Reproduce the entire listing word for word.

- [Material]
↓

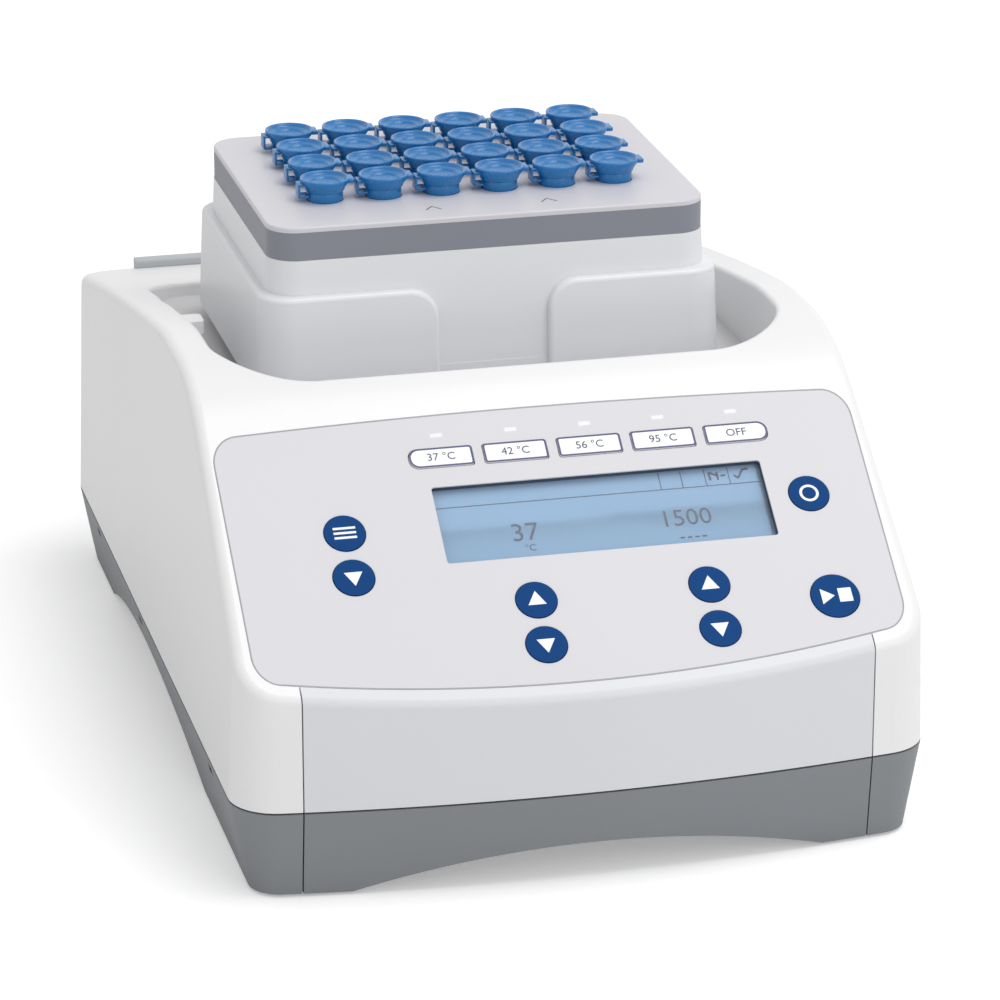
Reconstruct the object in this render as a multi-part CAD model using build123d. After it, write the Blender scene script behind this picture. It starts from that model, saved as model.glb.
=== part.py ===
from build123d import *
import os
from math import asin, copysign, cos, degrees, radians, sin, sqrt, tan

# Thermal mixer for sample tubes: a bench instrument with a sloping keypad and display,
# and a heated block of tubes that orbits in a recess of the deck.
# Millimetres. +Z is up, the front faces -Y, the origin is the middle of the footprint on the bench.

# Housing outline, seen from above, and the height of the recess floor
body_width = 206.0
body_depth = 304.0
well_floor_height = 105.0

# Lengths across, along and upright below are for this size and follow it in proportion
across = body_width / 206.0
along = body_depth / 304.0
upright = well_floor_height / 105.0

# Corners and wall of the housing
front_bow = 8.6
front_corner = 14.5
rear_corner = 20.0
wall = 2.8

# Base
foot_lift = 1.0
base_height = 26.0
base_side_taper = 5.0
base_front_taper = 3.2
base_rear_taper = 3.0
base_wall = 3.0
base_floor = 3.0
floor_clearance = 18.0
front_arch_span = 139.6 * across
front_arch_rise = 10.2
side_arch_span = 165.0 * along
side_arch_rise = 15.7
side_arch_y = 17.5 * along
joint_gap = 0.6
lip_height = 4.0
lip_wall = 1.8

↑

- [Completed task]
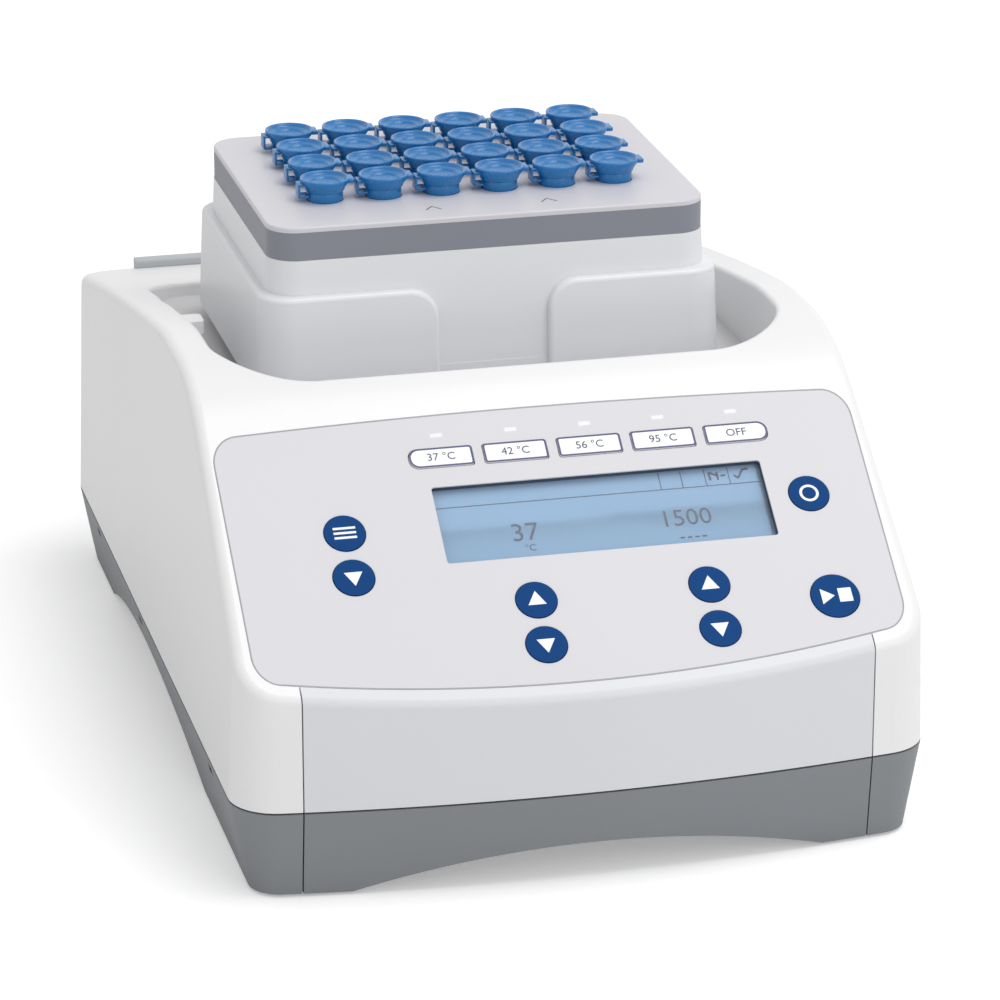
Reconstruct the object in this render as a multi-part CAD model using build123d. After it, write the Blender scene script behind this picture. It starts from that model, saved as model.glb.
=== part.py ===
from build123d import *
import os
from math import asin, copysign, cos, degrees, radians, sin, sqrt, tan

# Thermal mixer for sample tubes: a bench instrument with a sloping keypad and display,
# and a heated block of tubes that orbits in a recess of the deck.
# Millimetres. +Z is up, the front faces -Y, the origin is the middle of the footprint on the bench.

# Housing outline, seen from above, and the height of the recess floor
body_width = 206.0
body_depth = 304.0
well_floor_height = 105.0

# Lengths across, along and upright below are for this size and follow it in proportion
across = body_width / 206.0
along = body_depth / 304.0
upright = well_floor_height / 105.0

# Corners and wall of the housing
front_bow = 8.6
front_corner = 14.5
rear_corner = 20.0
wall = 2.8

# Base
foot_lift = 1.0
base_height = 26.0
base_side_taper = 5.0
base_front_taper = 3.2
base_rear_taper = 3.0
base_wall = 3.0
base_floor = 3.0
floor_clearance = 18.0
front_arch_span = 139.6 * across
front_arch_rise = 10.2
side_arch_span = 165.0 * along
side_arch_rise = 15.7
side_arch_y = 17.5 * along
joint_gap = 0.6
lip_height = 4.0
lip_wall = 1.8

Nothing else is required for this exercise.